RECORDS.
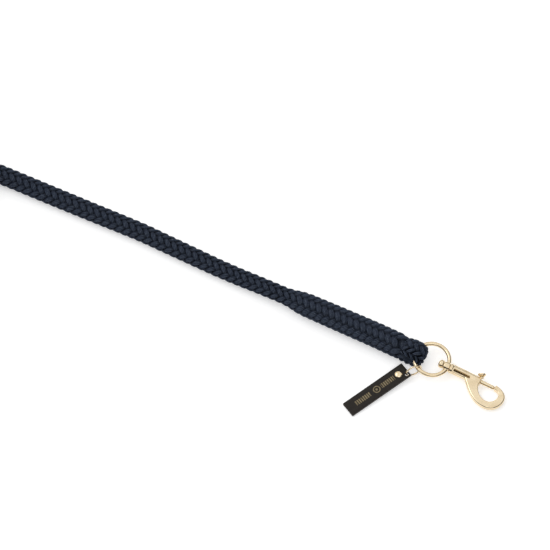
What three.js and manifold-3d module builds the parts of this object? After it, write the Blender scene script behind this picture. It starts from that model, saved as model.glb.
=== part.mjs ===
// Lead rope: braided rope with a spliced eye, a swivel bolt snap and a leather tag.
// Millimetres, +Z up. The rope, the snap and the tag lie on the plane z = 0.
import * as THREE from 'three';
import { mergeVertices } from 'three/addons/utils/BufferGeometryUtils.js';
import Module from 'manifold-3d';

const wasm = await Module();
wasm.setup();

// Driving dimensions.
const GAP = 0.3; // clearance between neighbours
const ROPE_R = 8.8;
const SPLICE_R = 11.8;
const EYE_HALF_WIDTH = 11;
const RING_R = 17.35; // to the middle of the ring's wire
const RING_WIRE_R = 2.15;
const RING_CENTRE = { x: 40.9, y: 33.88 };
const SPLICE_END_X = -165; // the ring's centre is x = 0 in the lengths below
const EYE_NECK_X = -34;
const EYE_Z = 11.8;
const EYE_Y = -1.3; // the eye sits a little to the side of the ring's middle
const BODY_HALF_THICKNESS = 3.2;
const HOOK_REACH = 83.3; // ring centre to the crown of the hook
const BOLT_R = 2.15;
const BOLT_Y = 0.8; // the bolt's axis lies a little to the gate side
const JUMP_WIRE_R = 0.75;
const TAG = { length: 73, width: 16.4, thickness: 3, lift: 4.3 };

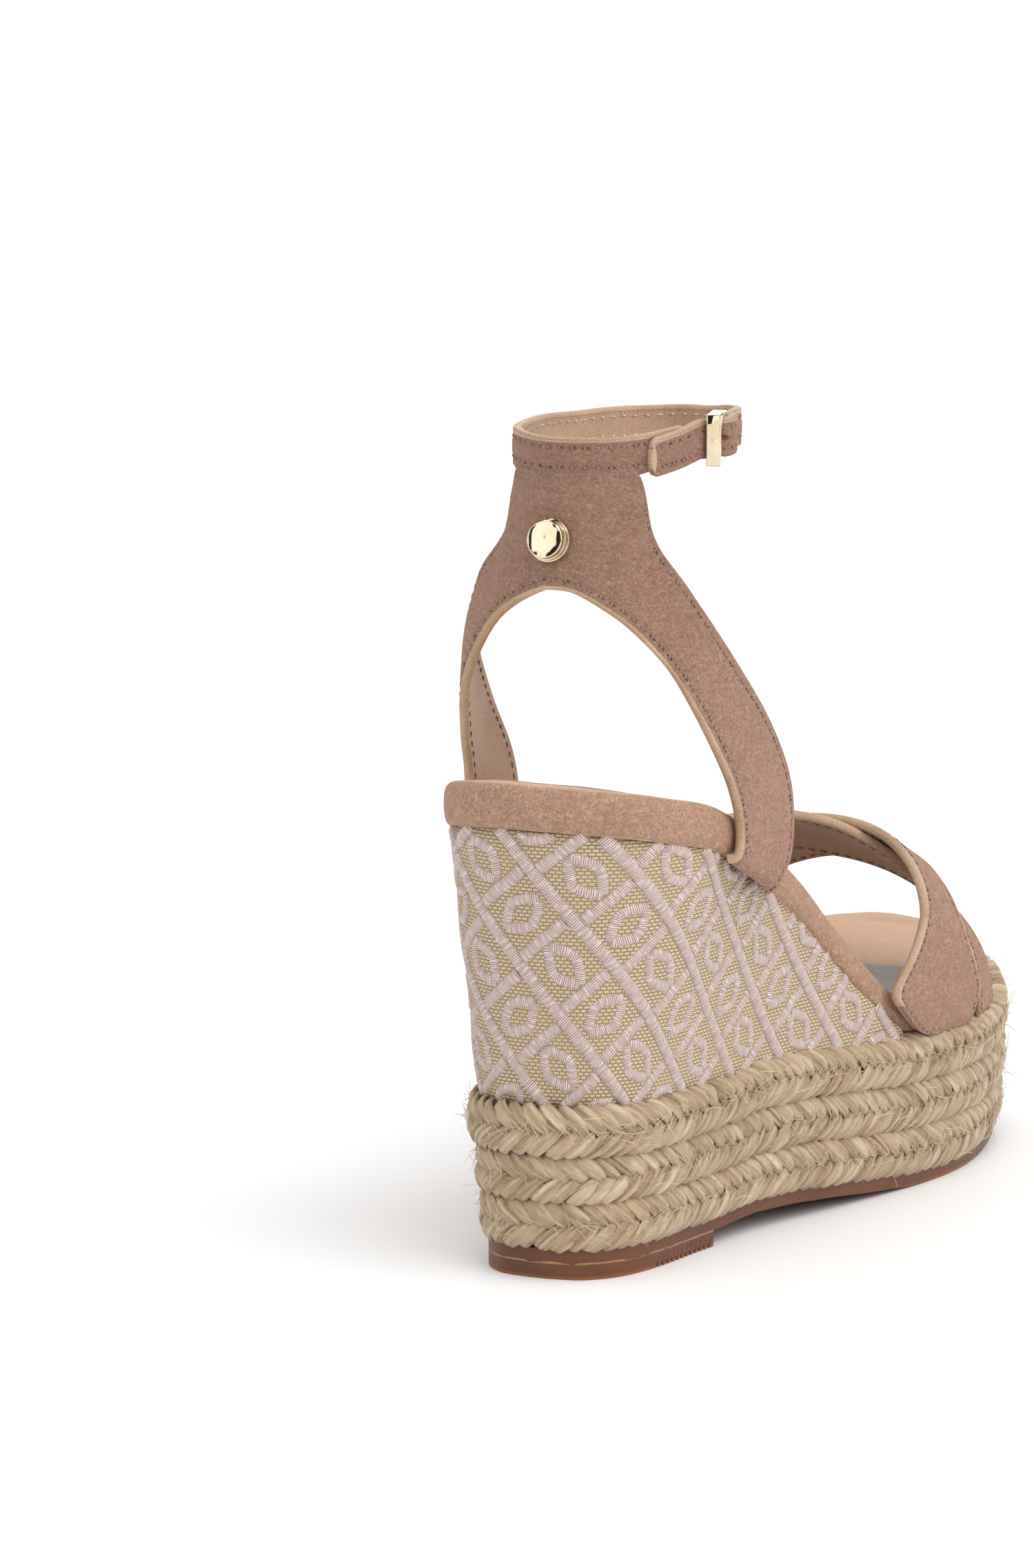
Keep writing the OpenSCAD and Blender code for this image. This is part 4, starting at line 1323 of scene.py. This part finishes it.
def buildCounter():
    grid = regrid(counterGrid(), edgeColumns, 12)
    relief = channelRelief(grid, counterShape["frontStitch"], soft=0.35)
    batch = Batch()
    top, normal = thickSheet(batch, grid, 0.05, counterShape["suede"], 0.4, relief)
    settle(batch.piece("counterSuede", suede), "legs", ["heel_counter"])
    batch = Batch()
    thickSheet(batch, grid, -counterShape["lining"], 0.0, 0.3)
    settle(batch.piece("counterLining", lining), "legs", ["heel_counter_lining"])
    batch = Batch()
    edgeBead(batch, grid, -counterShape["lining"], counterShape["suede"], counterShape["binding"], False,
             0.12, 0.5)
    settle(batch.piece("counterBinding", binding), "legs", ())
    batch = Batch()
    under = grid - normal * counterShape["lining"]
    open_ = grid[:, -1, 2] < counterShape["top"] - 3  # the front rows stop under the ankle strap
    sides = np.flatnonzero(np.diff(np.concatenate([[0], open_.astype(int), [0]])))
    for face, sign in ((top, 1), (under, -1)):
        distance = counterShape["archStitch"]
        stitchRow(batch, insetLine(face, distance), sign * normalLine(normal, face, distance))
        distance = counterShape["frontStitch"]
        for first, last in zip(sides[::2], sides[1::2]):
            stitchRow(batch, insetLine(face, distance, True)[first:last],
                      sign * normalLine(normal, face, distance, True)[first:last])
    settle(batch.piece("counterStitches", seamThread), "legs", ())


buildCounter()

# ---- ankle strap

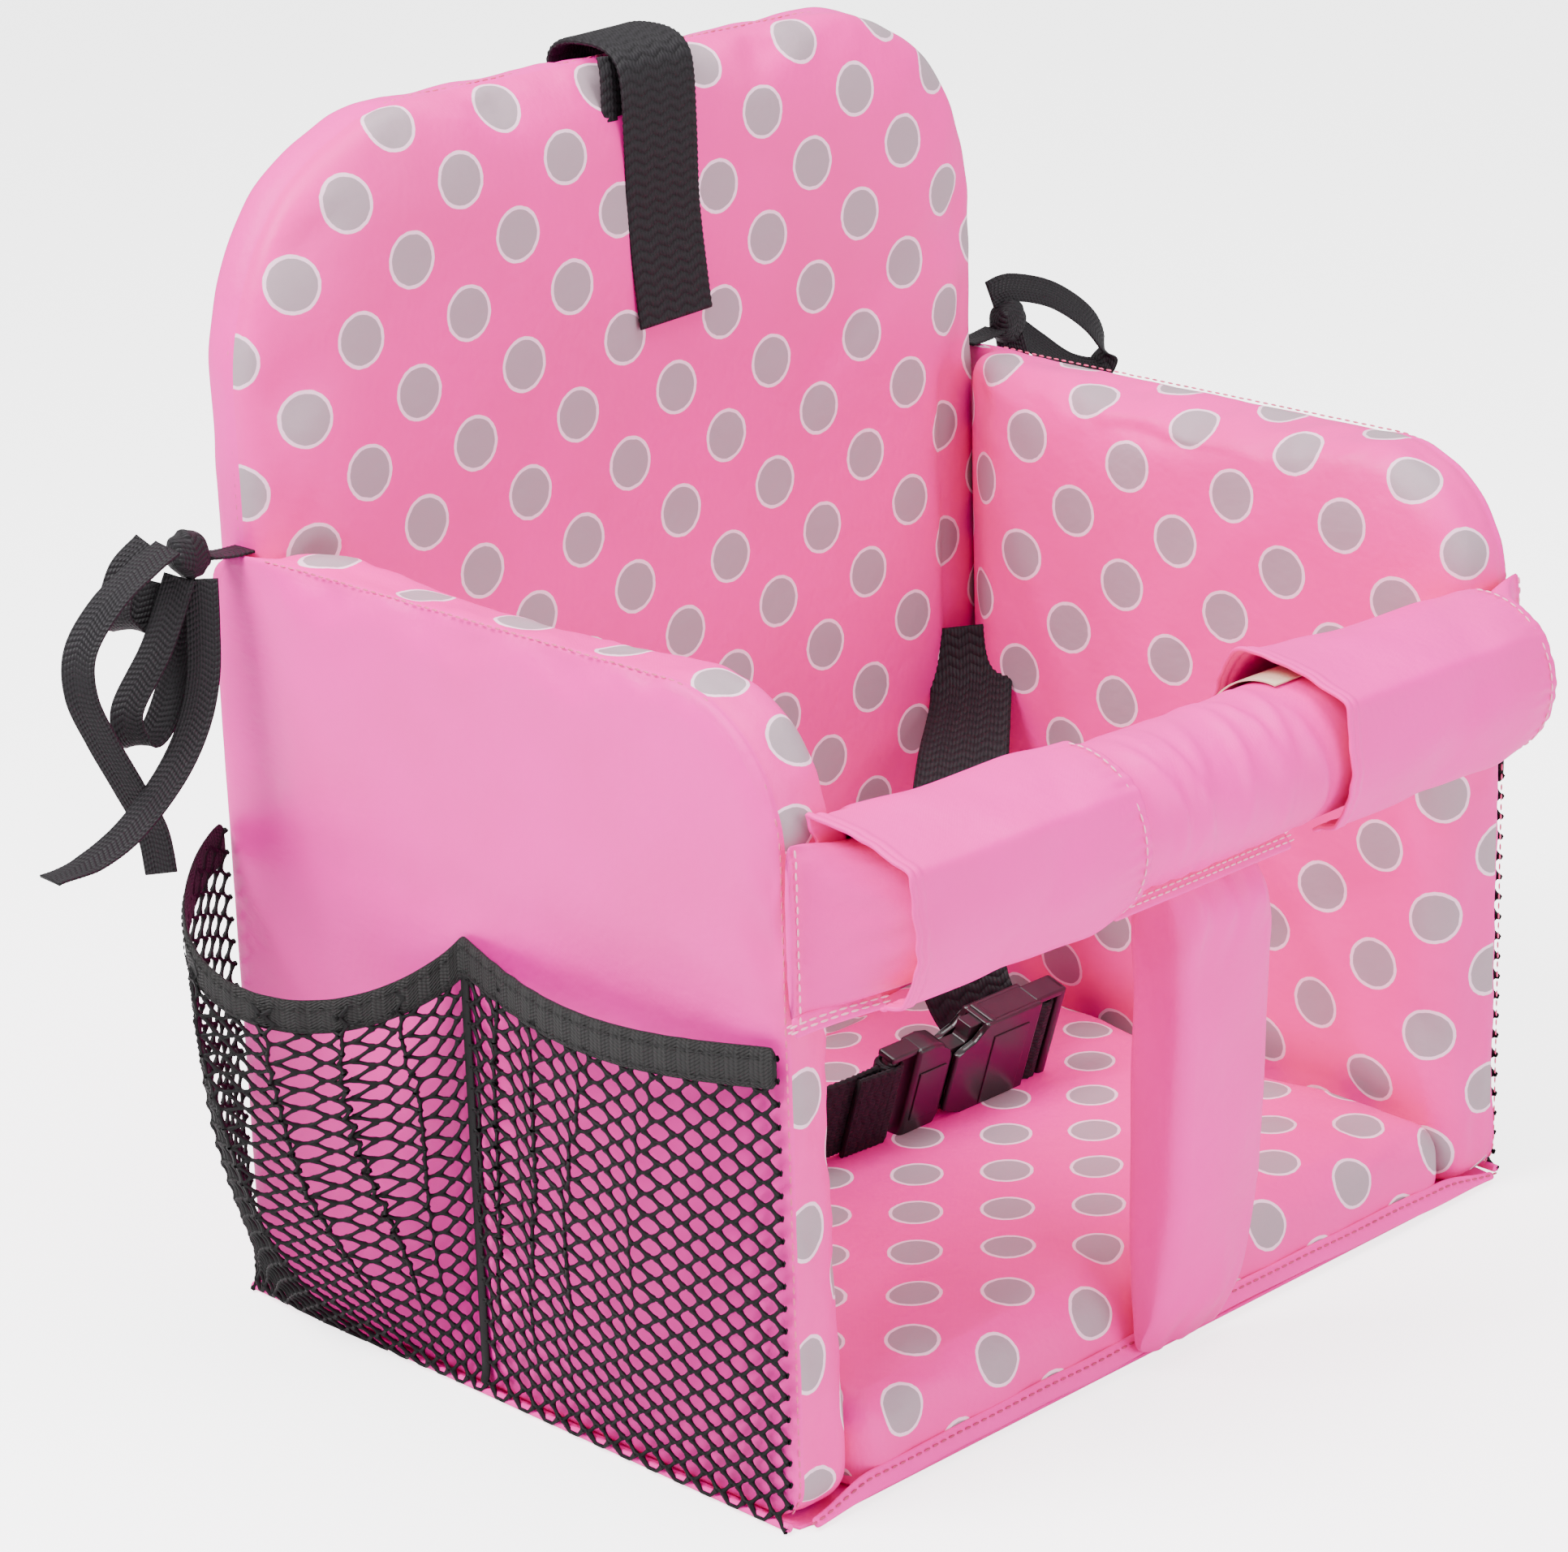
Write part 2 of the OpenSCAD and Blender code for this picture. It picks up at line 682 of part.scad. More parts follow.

WHAT YOU ARE ASKED TO DO. Write out the records above again, keeping each one identical to the original.

RESULT FOR THIS EXERCISE.
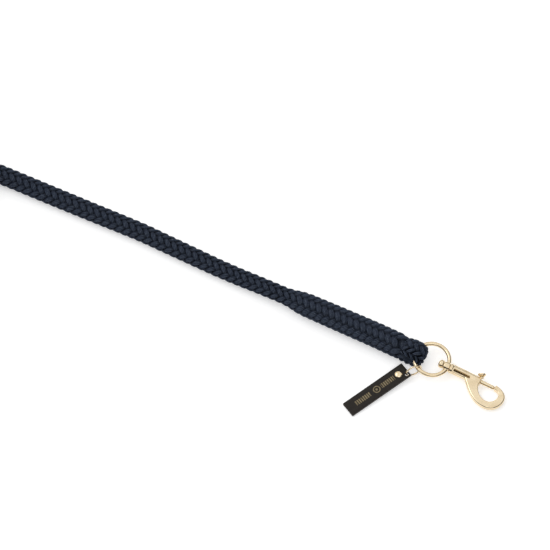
What three.js and manifold-3d module builds the parts of this object? After it, write the Blender scene script behind this picture. It starts from that model, saved as model.glb.
=== part.mjs ===
// Lead rope: braided rope with a spliced eye, a swivel bolt snap and a leather tag.
// Millimetres, +Z up. The rope, the snap and the tag lie on the plane z = 0.
import * as THREE from 'three';
import { mergeVertices } from 'three/addons/utils/BufferGeometryUtils.js';
import Module from 'manifold-3d';

const wasm = await Module();
wasm.setup();

// Driving dimensions.
const GAP = 0.3; // clearance between neighbours
const ROPE_R = 8.8;
const SPLICE_R = 11.8;
const EYE_HALF_WIDTH = 11;
const RING_R = 17.35; // to the middle of the ring's wire
const RING_WIRE_R = 2.15;
const RING_CENTRE = { x: 40.9, y: 33.88 };
const SPLICE_END_X = -165; // the ring's centre is x = 0 in the lengths below
const EYE_NECK_X = -34;
const EYE_Z = 11.8;
const EYE_Y = -1.3; // the eye sits a little to the side of the ring's middle
const BODY_HALF_THICKNESS = 3.2;
const HOOK_REACH = 83.3; // ring centre to the crown of the hook
const BOLT_R = 2.15;
const BOLT_Y = 0.8; // the bolt's axis lies a little to the gate side
const JUMP_WIRE_R = 0.75;
const TAG = { length: 73, width: 16.4, thickness: 3, lift: 4.3 };

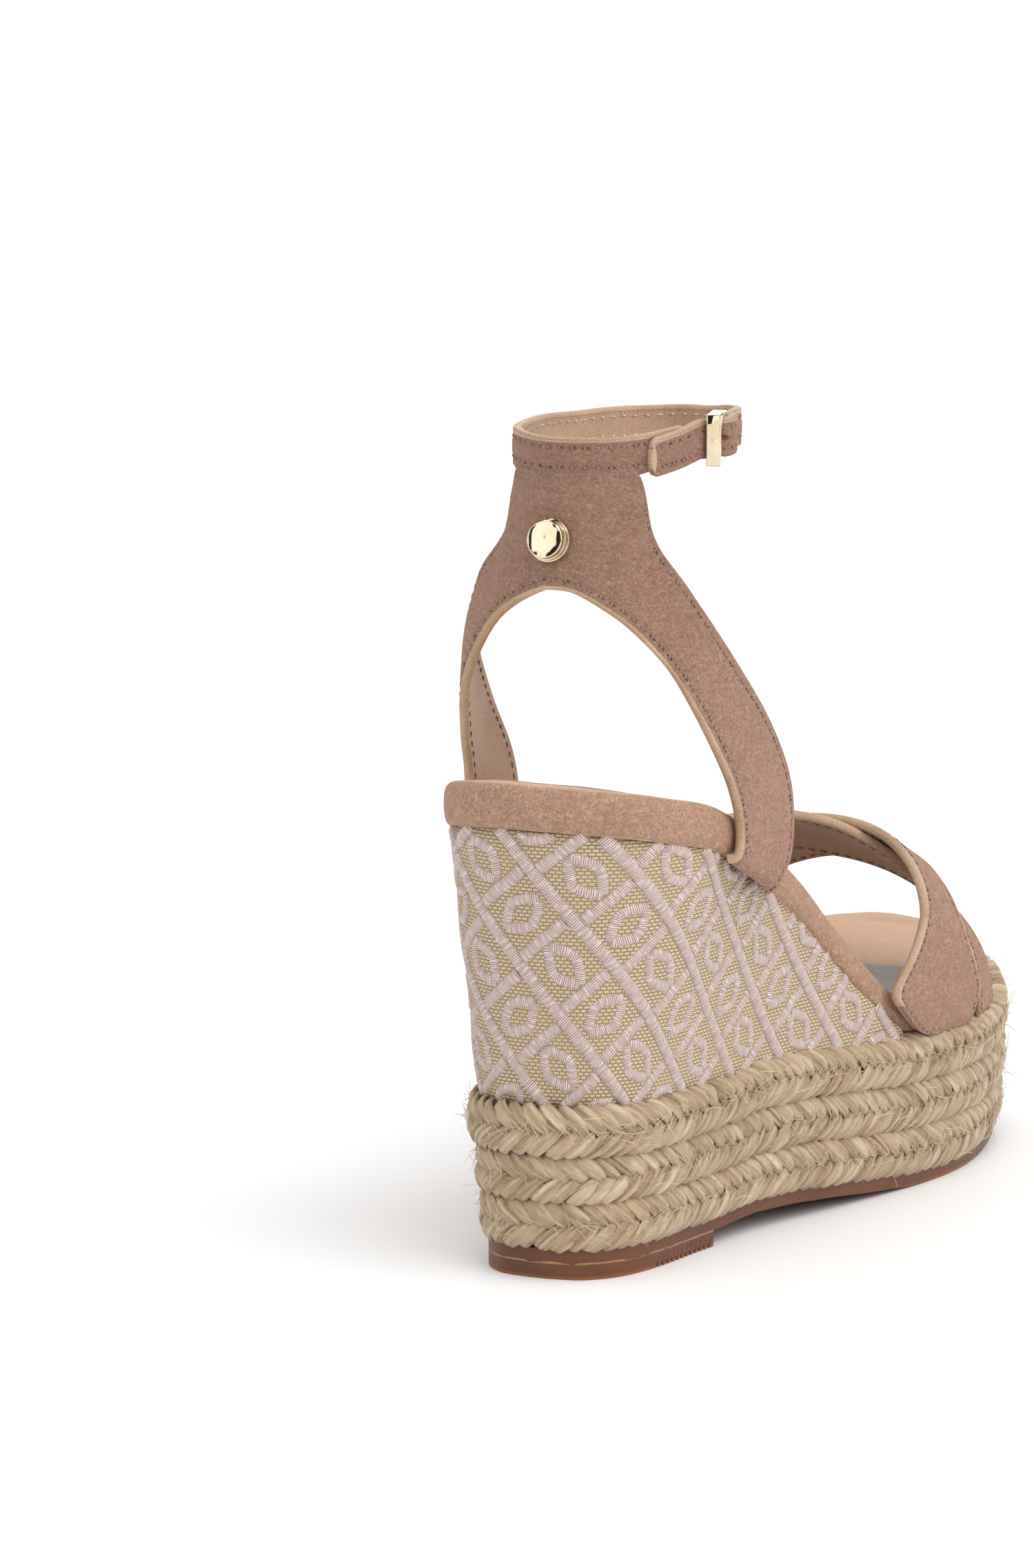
Keep writing the OpenSCAD and Blender code for this image. This is part 4, starting at line 1323 of scene.py. This part finishes it.
def buildCounter():
    grid = regrid(counterGrid(), edgeColumns, 12)
    relief = channelRelief(grid, counterShape["frontStitch"], soft=0.35)
    batch = Batch()
    top, normal = thickSheet(batch, grid, 0.05, counterShape["suede"], 0.4, relief)
    settle(batch.piece("counterSuede", suede), "legs", ["heel_counter"])
    batch = Batch()
    thickSheet(batch, grid, -counterShape["lining"], 0.0, 0.3)
    settle(batch.piece("counterLining", lining), "legs", ["heel_counter_lining"])
    batch = Batch()
    edgeBead(batch, grid, -counterShape["lining"], counterShape["suede"], counterShape["binding"], False,
             0.12, 0.5)
    settle(batch.piece("counterBinding", binding), "legs", ())
    batch = Batch()
    under = grid - normal * counterShape["lining"]
    open_ = grid[:, -1, 2] < counterShape["top"] - 3  # the front rows stop under the ankle strap
    sides = np.flatnonzero(np.diff(np.concatenate([[0], open_.astype(int), [0]])))
    for face, sign in ((top, 1), (under, -1)):
        distance = counterShape["archStitch"]
        stitchRow(batch, insetLine(face, distance), sign * normalLine(normal, face, distance))
        distance = counterShape["frontStitch"]
        for first, last in zip(sides[::2], sides[1::2]):
            stitchRow(batch, insetLine(face, distance, True)[first:last],
                      sign * normalLine(normal, face, distance, True)[first:last])
    settle(batch.piece("counterStitches", seamThread), "legs", ())


buildCounter()

# ---- ankle strap

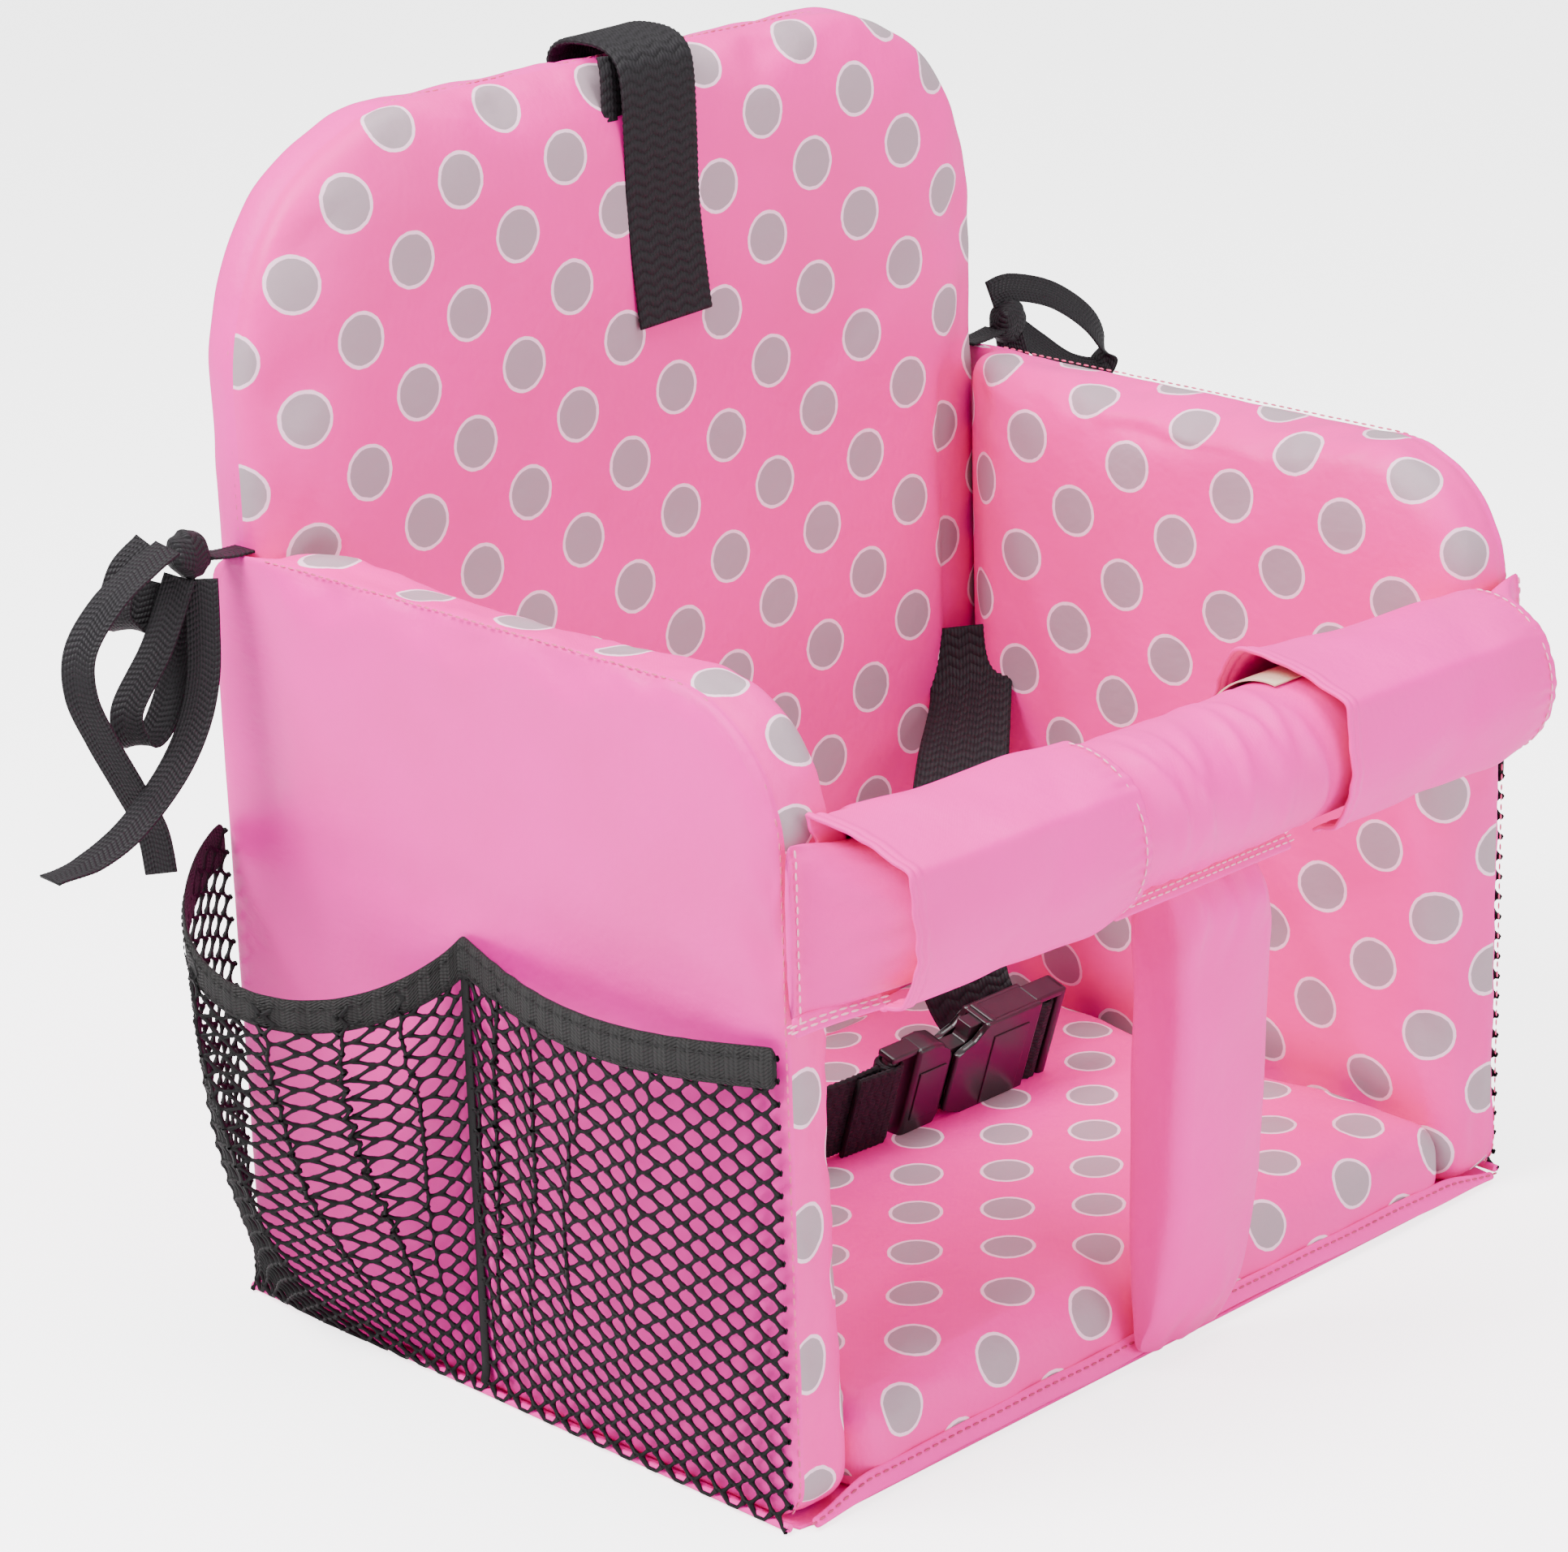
Write part 2 of the OpenSCAD and Blender code for this picture. It picks up at line 682 of part.scad. More parts follow.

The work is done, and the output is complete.